Here is a StackOverflow post that illustrates the use of NSScanner to scan the integer from the string "user logged (3 attempts)".
NSString *logString = @"user logged (3 attempts)";
NSString *numberString;
NSScanner *scanner = [NSScanner scannerWithString:logString];
[scanner scanUpToCharactersFromSet:[NSCharacterSet decimalDigitCharacterSet] intoString:nil];
[scanner scanCharactersFromSet:[NSCharacterSet decimalDigitCharacterSet] intoString:&numberString];
NSLog(@"Attempts: %i", [numberString intValue]); // 3
Regex (in Swift 5.7+) is somewhat more concise
if #available(macOS 13.0, iOS 16.0, *) {
let match = "user logged (3 attempts)".firstMatch(of: /([+\\-]?[0-9]+)/)
let numberSubstring = match!.0
let number = Int(numberSubstring)
}
And now SoulverCore:
let number = "user logged (3 attempts)".find(.number)
NSDataDetector
NSDataDetector is an NSRegularExpression subclass that is able to scan a string for dates, URLs, phone numbers, addresses, and flight details. It's a great class, and supports many different formats. Additionally, it return propers data types from strings, like URL and Date (much like SoulverCore).
Compare:
NSDataDetector
let input = "Learn more at https://fascinatingcaptian.com today."

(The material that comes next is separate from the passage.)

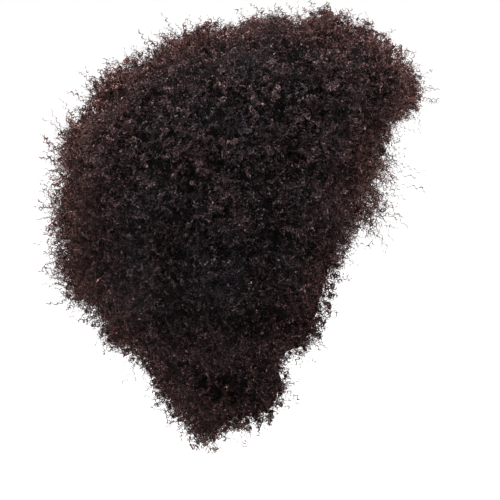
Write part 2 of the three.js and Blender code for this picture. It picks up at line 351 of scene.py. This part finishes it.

let detector = try! NSDataDetector(types: NSTextCheckingResult.CheckingType.link.rawValue)
let url = detector.firstMatch(in: input, options: [], range: NSRange(location: 0, length: input.utf16.count))!.url!
SoulverCore
let url = "Learn more at https://fascinatingcaptian.com today".find(.url)
NSDataDetector's downsides are that the API is not particularly "Swifty", supported data types are limited, and it's not part of the platform-independent implementation of Foundation (so you can't use it on Linux, Windows, etc)
Licence
SoulverCore is a commercially licensable, closed-source Swift framework. The standard licensing terms of SoulverCore do apply for its use in string processing (see SoulverCore Licence).
For personal (non-commercial) projects, you do not need a license. So go ahead and use this great library in your personal projects!
There are also attribution-only licences available for a few commercial use cases.